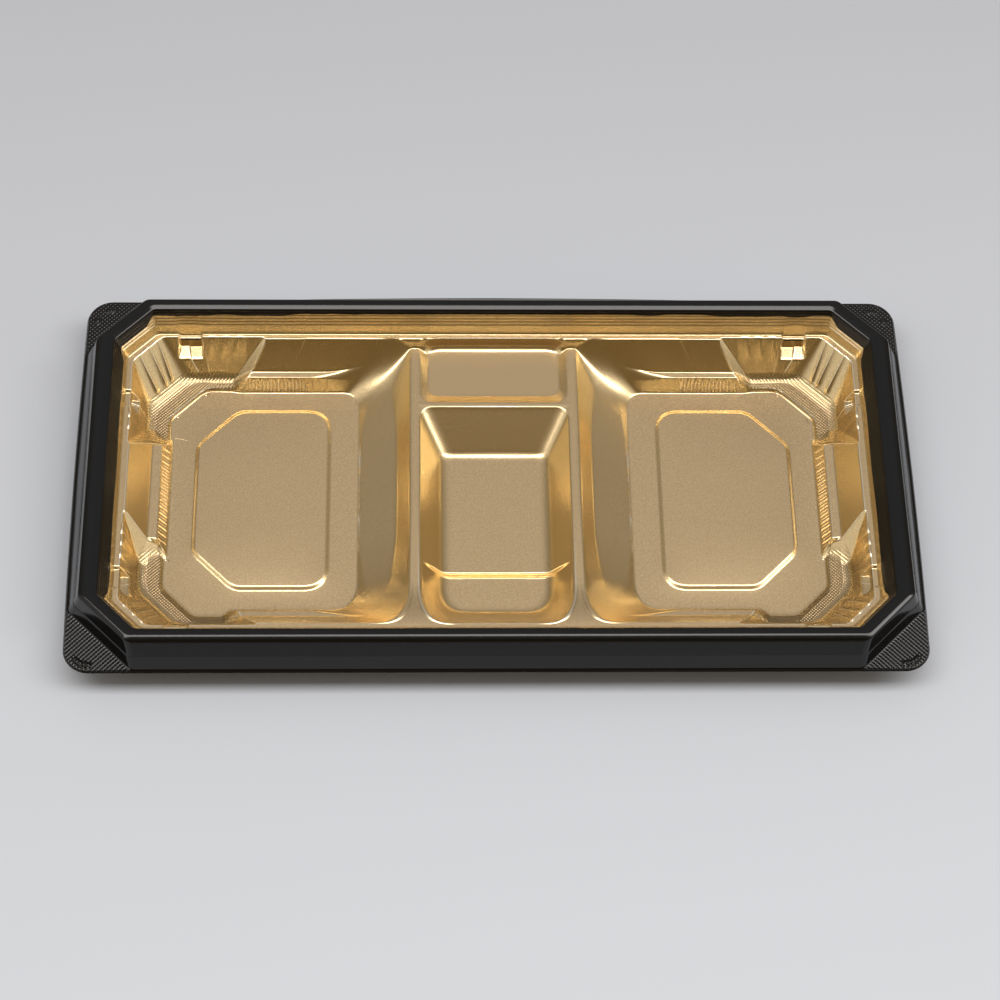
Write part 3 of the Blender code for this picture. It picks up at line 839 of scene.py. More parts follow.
def nib_dip(x, y):
    """How much each point of the ledge lies in a nib's notch."""
    long = on_nib(np.abs(x), NIB_LONG) * (np.abs(y) > LEDGE_Y - LEDGE_MARGIN)
    side = on_nib(y, NIB_SIDE_REAR) + on_nib(-y, NIB_SIDE_FRONT)
    return np.maximum(long, side * (np.abs(x) > LEDGE_X - LEDGE_MARGIN))


def ledge_height(x, y):
    """Height of the ledge, the dividers' crowned tops and the slopes between them."""
    rear = (y - DIVIDER_REAR_Y) / REAR_END_LENGTH
    front = (DIVIDER_FRONT_Y - y) / FRONT_END_LENGTH
    share = smooth(np.maximum(rear, front))
    across = (np.abs(x) - DIVIDER_INNER_X - DIVIDER_WIDTH / 2) / (DIVIDER_WIDTH / 2)
    crown = DIVIDER_CROWN * hump(across)
    along = (y - CROSS_FRONT_Y - CROSS_WIDTH / 2) / (CROSS_WIDTH / 2)
    cross = CROSS_CROWN * hump(along) * (np.abs(x) < DIVIDER_INNER_X + DIVIDER_WIDTH / 2)
    top = DIVIDER_TOP + np.maximum(crown, cross)
    slope = top + (LEDGE_TOP - top) * share
    return np.where(np.abs(x) > RAMP_REACH_X, LEDGE_TOP, slope) - NIB_DIP * nib_dip(x, y)


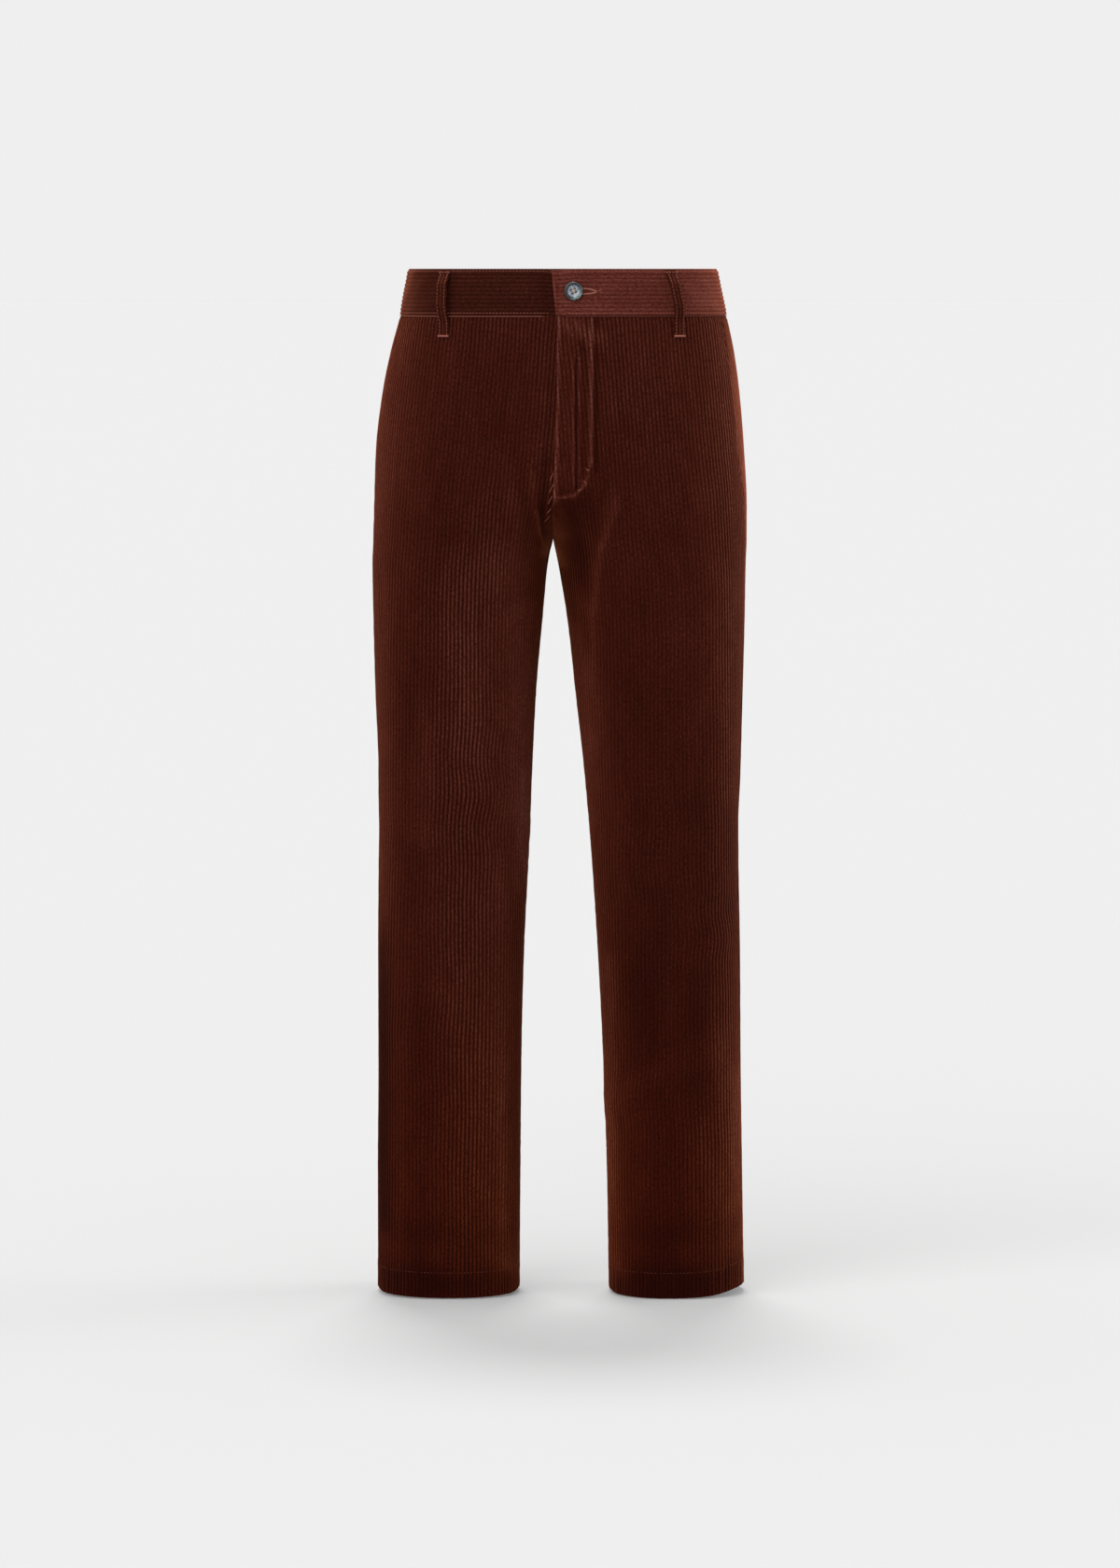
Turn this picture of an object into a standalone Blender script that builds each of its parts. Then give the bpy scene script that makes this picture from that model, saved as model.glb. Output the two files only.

(Task details): Write every record out again, unaltered.

(Exercise answer):
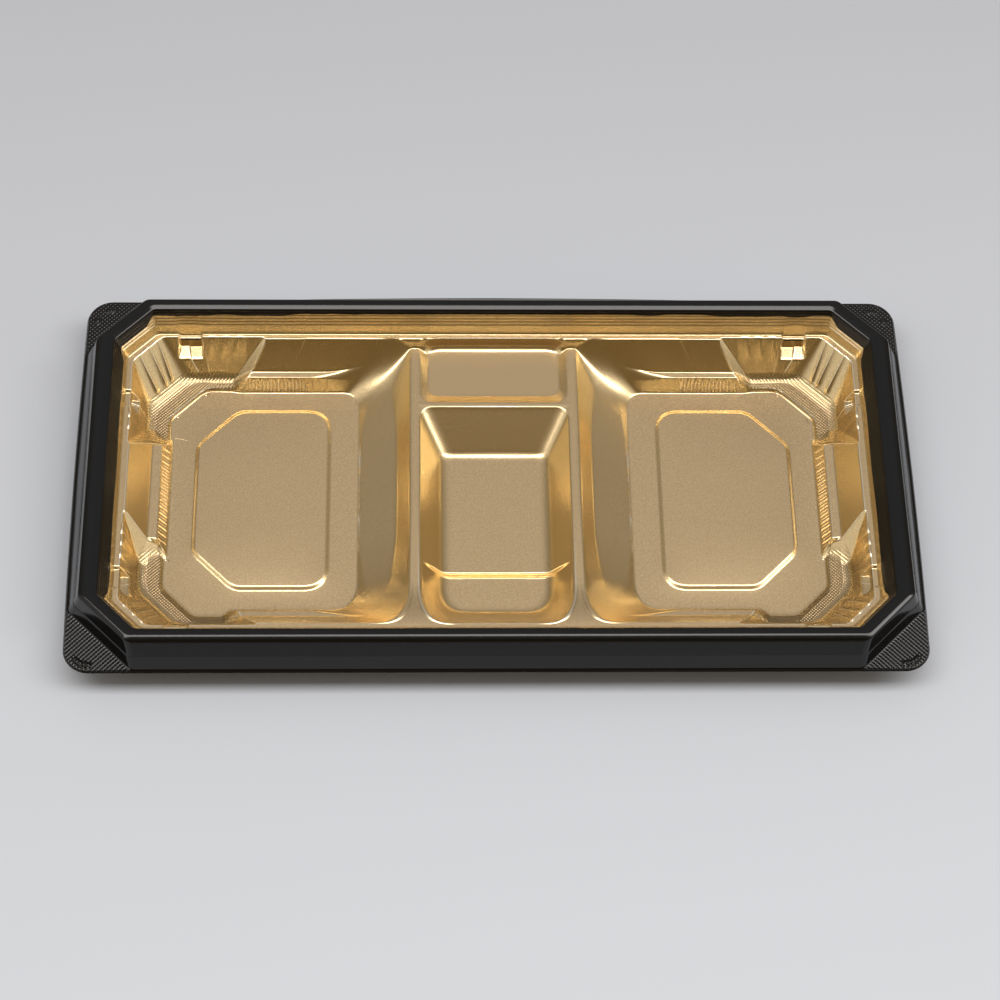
Write part 3 of the Blender code for this picture. It picks up at line 839 of scene.py. More parts follow.
def nib_dip(x, y):
    """How much each point of the ledge lies in a nib's notch."""
    long = on_nib(np.abs(x), NIB_LONG) * (np.abs(y) > LEDGE_Y - LEDGE_MARGIN)
    side = on_nib(y, NIB_SIDE_REAR) + on_nib(-y, NIB_SIDE_FRONT)
    return np.maximum(long, side * (np.abs(x) > LEDGE_X - LEDGE_MARGIN))


def ledge_height(x, y):
    """Height of the ledge, the dividers' crowned tops and the slopes between them."""
    rear = (y - DIVIDER_REAR_Y) / REAR_END_LENGTH
    front = (DIVIDER_FRONT_Y - y) / FRONT_END_LENGTH
    share = smooth(np.maximum(rear, front))
    across = (np.abs(x) - DIVIDER_INNER_X - DIVIDER_WIDTH / 2) / (DIVIDER_WIDTH / 2)
    crown = DIVIDER_CROWN * hump(across)
    along = (y - CROSS_FRONT_Y - CROSS_WIDTH / 2) / (CROSS_WIDTH / 2)
    cross = CROSS_CROWN * hump(along) * (np.abs(x) < DIVIDER_INNER_X + DIVIDER_WIDTH / 2)
    top = DIVIDER_TOP + np.maximum(crown, cross)
    slope = top + (LEDGE_TOP - top) * share
    return np.where(np.abs(x) > RAMP_REACH_X, LEDGE_TOP, slope) - NIB_DIP * nib_dip(x, y)


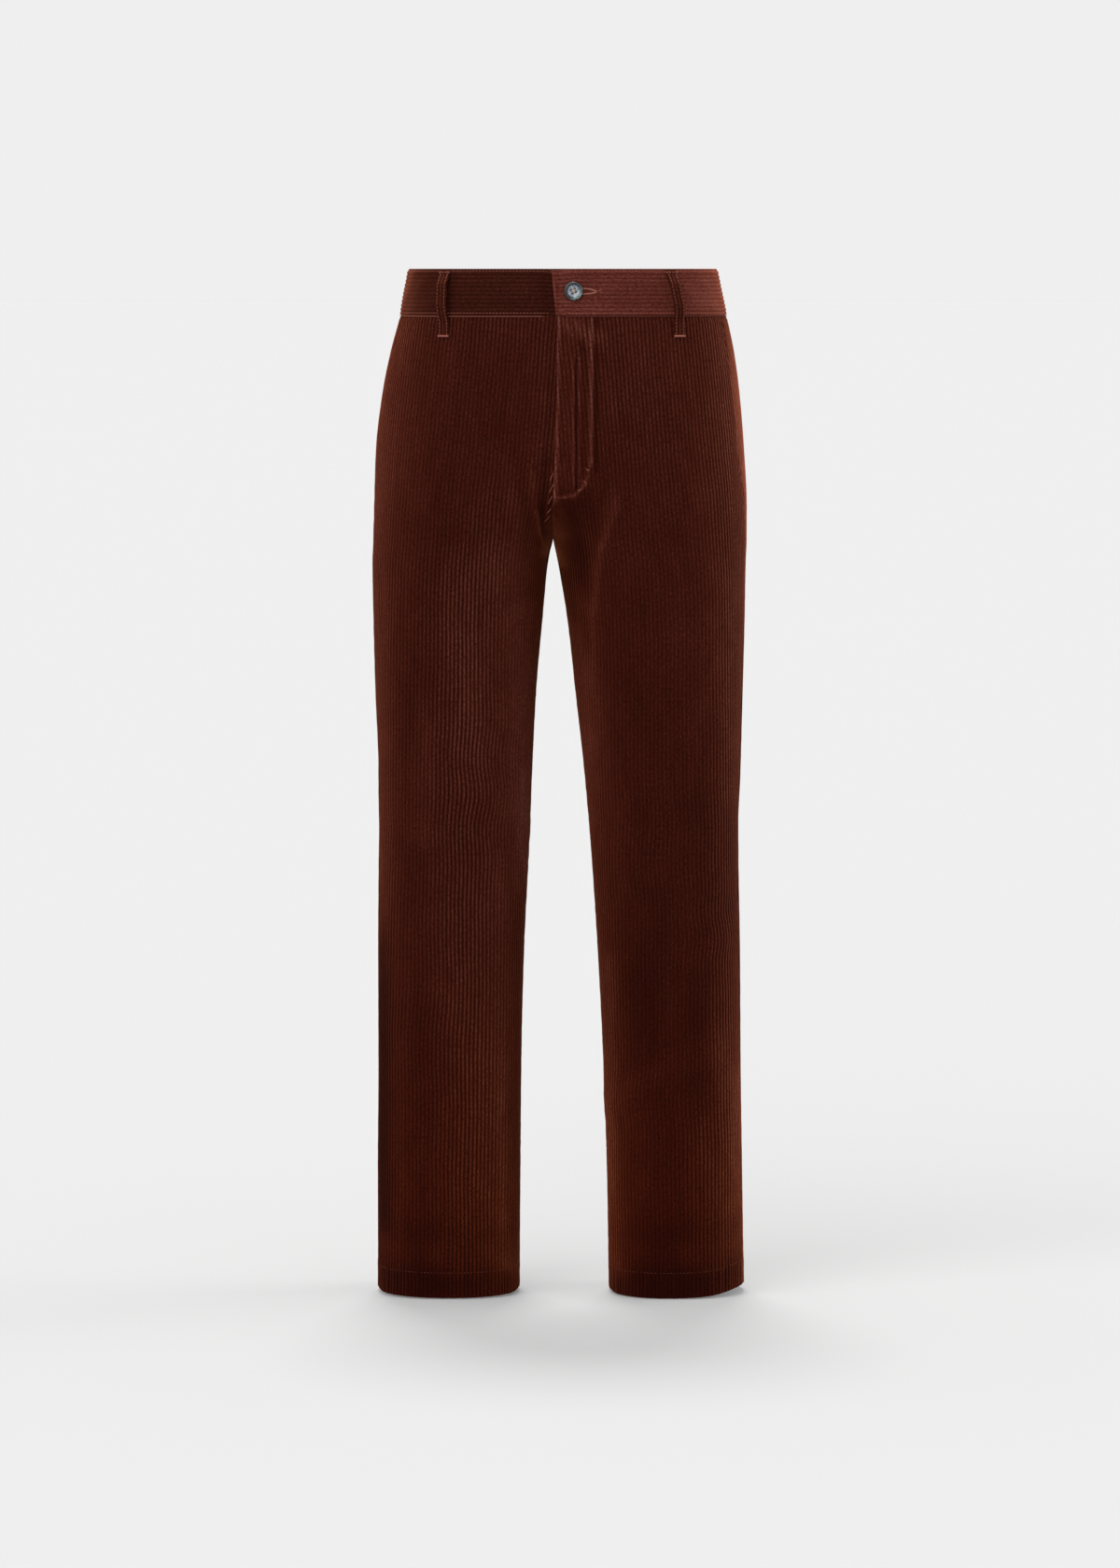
Turn this picture of an object into a standalone Blender script that builds each of its parts. Then give the bpy scene script that makes this picture from that model, saved as model.glb. Output the two files only.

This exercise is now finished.